En visite chez le leader du parti Grand parti (GP), Sonko avait aussi émis ce même appel à la fédération des forces de l’opposition. «Nous devons être à la hauteur de ce peuple en oubliant nos égos et nos projets personnels et de se retrouver sur l’essentiel qui est de mettre en place un cadre fort qui puisse capitaliser les acquis issus de ce bras de fer pour imposer un calendrier au régime de Macky Sall (…)», avait-il estimé. Le président de Pastef-Les Patriotes ne pense pas si bien dire, si l’on se rappelle de la mauvaise expérience de 2017, à la veille de l’élection législative. L’opposition regroupée autour de Manko wattu Senegaal avait volé en éclat à cause d’une querelle de tête de liste entre les partisans de Khalifa Sall et ceux de l’ancien président de la République, Me Abdoulaye Wade. D’où la complexité d’une telle union, au vu des divergences de stratégies et de leadership.
«DIFFICILE D’UNIR L’OPPOSITION…», SELON MOUSSA DIAW, ENSEIGNANTCHERCHEUR A L’UGB
Ce que semble confirmer l’Enseignant-chercheur en Science politique à l’UGB de Saint Louis. Interrogé par nos soins, Moussa Diaw trouve que «c’est difficile d’unir l’opposition car elle est plurielle avec différents leaders aux ambitions divergentes. De plus, les convictions de certains sont fragiles, souvent soumises à des positions versatiles. Alors, l’enjeu est de fédérer tout ce monde à travers un projet commun dans la perspective des élections à venir».
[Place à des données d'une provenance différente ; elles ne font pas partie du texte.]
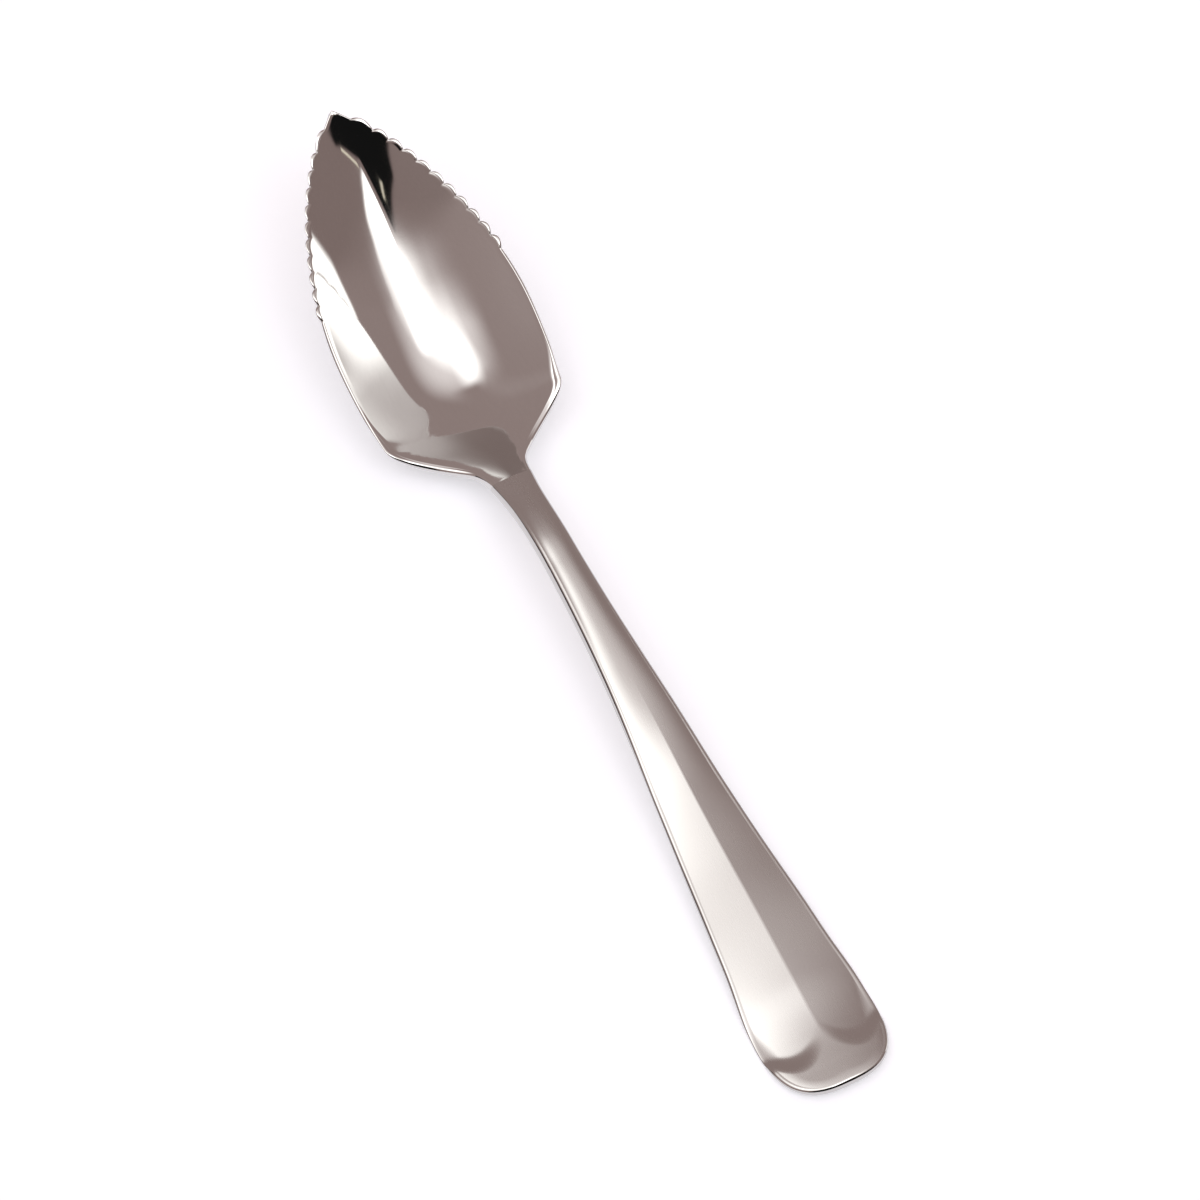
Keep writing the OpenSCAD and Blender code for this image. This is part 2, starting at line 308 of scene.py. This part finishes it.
# Side view of the bowl: the rim falls from the neck to the shoulders, then climbs to the tip
fall_shares = [(0, 1), (0.33, 0.66), (0.62, 0.34), (0.9, 0.08), (1.1, 0), (1.2, 0)]
climb_shares = [(0, 0), (0.16, 0), (0.217, 0.02), (0.306, 0.12), (0.449, 0.305), (0.59, 0.452),
                (0.734, 0.598), (0.84, 0.73), (0.93, 0.868), (1, 1)]
depth_shares = [(0, 0), (0.05, 0.112), (0.1, 0.222), (0.15, 0.33), (0.2, 0.4519), (0.25, 0.60091),
                (0.3, 0.76249), (0.35, 0.90033), (0.4, 0.97985), (0.45, 0.99937),
                (0.5, 0.94884), (0.56, 0.85752), (0.64, 0.70571), (0.715, 0.55442),
                (0.79, 0.41343), (0.86, 0.28312), (0.92, 0.17152), (0.965, 0.07305), (1, 0)]
fall = curve(sized(fall_shares, shoulder_l, neck_lift - shoulder_lift, handle_l))
climb = curve(sized(climb_shares, bowl_l, tip_lift - shoulder_lift, handle_l, shoulder_lift),
              blur=1)
depth = curve(sized(depth_shares, bowl_l, bowl_depth, handle_l), blur=1.8)

# Section of the bowl: a hyperbola, with a round floor and straighter walls. Its floor grows tighter
# from the neck to the middle.
back_floor_share = 2.92
front_floor_share = 1.56


def section(t, floor_share):
    return (np.hypot(t, floor_share) - floor_share) / (np.hypot(1, floor_share) - floor_share)


def bowl_top(x, y):
    towards_tip = ramp(x, handle_l + bowl_l * 0.07, handle_l + bowl_l * 0.73)
    floor_share = mix(back_floor_share, front_floor_share, towards_tip)
    hollow = 1 - section(y / np.maximum(side(x), probe), floor_share)
    return climb(x) + fall(x) - depth(x) * hollow


def top_z(x, y):
    x, y = np.broadcast_arrays(np.asarray(x, float), np.asarray(y, float))
    crowned = crown(x) * across(x, y) ** 2
    handle_x = np.minimum(x, handle_l)
    bowl_x = np.maximum(x, handle_l)
    drop = crowned + flute_cut(handle_x, y) - ridge_rise(handle_x, y)
    most_drop = wall(handle_x) - belly * across(x, y) ** 2 - least_edge_t
    on_handle = ridge(handle_x) - smooth_min(drop, most_drop, least_edge_blend)
    on_bowl = bowl_top(bowl_x, y) - np.where(bowl_x < shoulder_x, crowned, 0)
    return np.where(x <= handle_l, on_handle, on_bowl)


def surface(x, y):
    x, y = np.broadcast_arrays(np.asarray(x, float), np.asarray(y, float))
    return np.stack([x, y, top_z(x, y)], -1)


def unit(v):
    return v / np.maximum(np.linalg.norm(v, axis=-1, keepdims=True), 1e-12)


def normal(x, y):
    """Unit normal of the top."""
    side_x = np.where(x + probe > total_l, -probe, probe)
    slope_x = (top_z(x + side_x, y) - top_z(x, y)) / side_x
    slope_y = (top_z(x, y + probe) - top_z(x, y)) / probe
    return unit(np.stack([-slope_x, -slope_y, np.ones_like(slope_x)], -1))


def under(x, y, thickness):
    """Underside: level with the table across the handle, and parallel to the top under the bowl."""
    x, y = np.broadcast_arrays(np.asarray(x, float), np.asarray(y, float))
    middle = np.zeros_like(y)
    level = top_z(x, middle) - ridge_rise(x, middle) - wall(x) + belly * across(x, y) ** 2
    under_handle = np.stack([x, y, level], -1)
    n = normal(x, y)
    n[..., 1] = np.where(y == 0, 0, n[..., 1])
    under_bowl = surface(x, y) - np.asarray(thickness)[..., None] * unit(n)
    towards_bowl = ramp(x, handle_l, shoulder_x)[..., None]
    return mix(under_handle, under_bowl, towards_bowl)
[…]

De plus, la promesse du chef de l’Etat, Macky Sall, de «réduire l’opposition à sa plus simple expression», notamment en procédant à du débauchage à tout va, ne milite pas en faveur d’une unité de l’opposition. Un paramètre pris en compte par le Professeur Diaw, pour qui «il faut considérer aussi que la majorité jouera le trouble-fête en cherchant à diviser l’opposition. Elle procède par des propositions de ressources ou de positions de pouvoir».
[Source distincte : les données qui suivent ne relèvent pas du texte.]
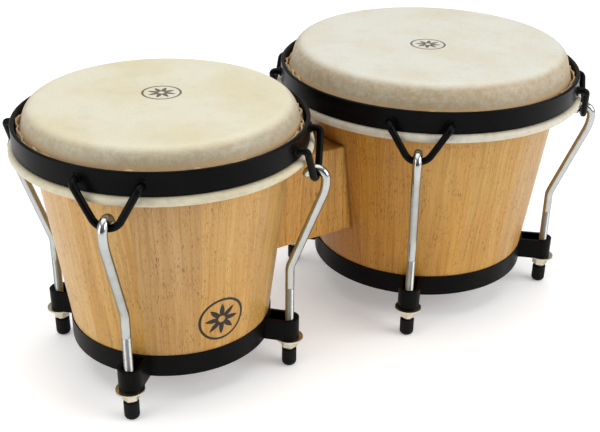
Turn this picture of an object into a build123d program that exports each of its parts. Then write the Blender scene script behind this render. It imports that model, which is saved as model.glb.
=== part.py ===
from build123d import *
import os
from dataclasses import dataclass
from math import asin, atan2, cos, degrees, hypot, radians, sin, tan

os.makedirs("parts", exist_ok=True)

# A pair of bongo drums, in millimetres.
# +X runs from the small drum (macho) to the large drum (hembra), -Y is the player's front and +Z is up.
# The origin is on the floor, at the middle of the pair's length.

# ---------------------------------------------------------------- driving dimensions
rim_gap = 15.2                # between the two drums' rims, where they are nearest

# shells: glued staves, with a step at the foot for the bottom ring
shell_wall = 11.5
glue_line = 0.05              # the joint between two staves
shell_inner_edge = 1.5        # rounding inside the bearing edge

# heads: a hide over the bearing edge, folded round the flesh ring
skin_thickness = 1.0
skin_gap = 0.1                # between the hide and what it lies on
flesh_wire_radius = 1.75
flesh_ring_inset = 0.05       # the wire's centre, inside the rim's outer face

# rims: flat bands that press on the folds
rim_height = 14.8
rim_thickness = 2.5
rim_edge = 0.8
rim_seat_gap = 0.2

# loops: bent rod, welded to the rim's outer face
loop_rod_radius = 2.3
loop_stand_off = 6.2          # the rod's centre at the foot of the V, outside the rim's outer face
loop_top_stand_off = 4.5
loop_bottom_bend = 10.0
loop_top_bend = 3.2
weld_gap = 0.05

# tuning hooks: M6 rod with a crank and a hooked top
hook_rod_radius = 3.0
hook_play = 0.95              # beside the loop's rod, in the hook's arc
hook_bend_angle = 172.0
hook_crank = 22.5             # sideways, from the threaded leg to the hook's back
hook_crank_bottom = 76.0
hook_lower_bend = 14.0
hook_upper_bend = 30.0
hook_back_straight = 1.0      # between the upper bend and the hook's arc
hook_loop_gap = 0.05
rod_bottom = 2.5
rod_chamfer = 0.6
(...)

Est-ce alors possible de rééditer le coup de 2009, avec la large coalition Benno Siggil Sénégal (BSS) lors de l’élection municipale du 22 mars ? Celle-là avait pu ramasser le fruit mûr du mécontentement populaire, avec un personnel politique rajeuni. Un contexte qui parait être identique à celui d’alors, surtout avec les tumultes connus ces derniers temps. Est-ce que l’opposition peut passer de la simple contestation à la proposition d’un projet alternatif crédible ? Elle semble être dans l’obligation de s’y atteler, si elle veut vraiment se faire une place au soleil politique.
Pour le Professeur Diaw, il est clair que «les leaders de l’opposition doivent se mettre d’accord sur un projet pour espérer mobiliser les acteurs afin de s’imposer dans l’espace politique en faisant bloc et parler un langage partagé et audible pour les citoyens». Le moins que l’on puisse dire cependant, après les nombreuses plateformes de l’opposition qui ont été mises en place pour fondre après comme du beurre au soleil, de 2012 à aujourd’hui, c’est que ce projet d’unité des adversaires au régime du président Sall ne sera pas une mince affaire.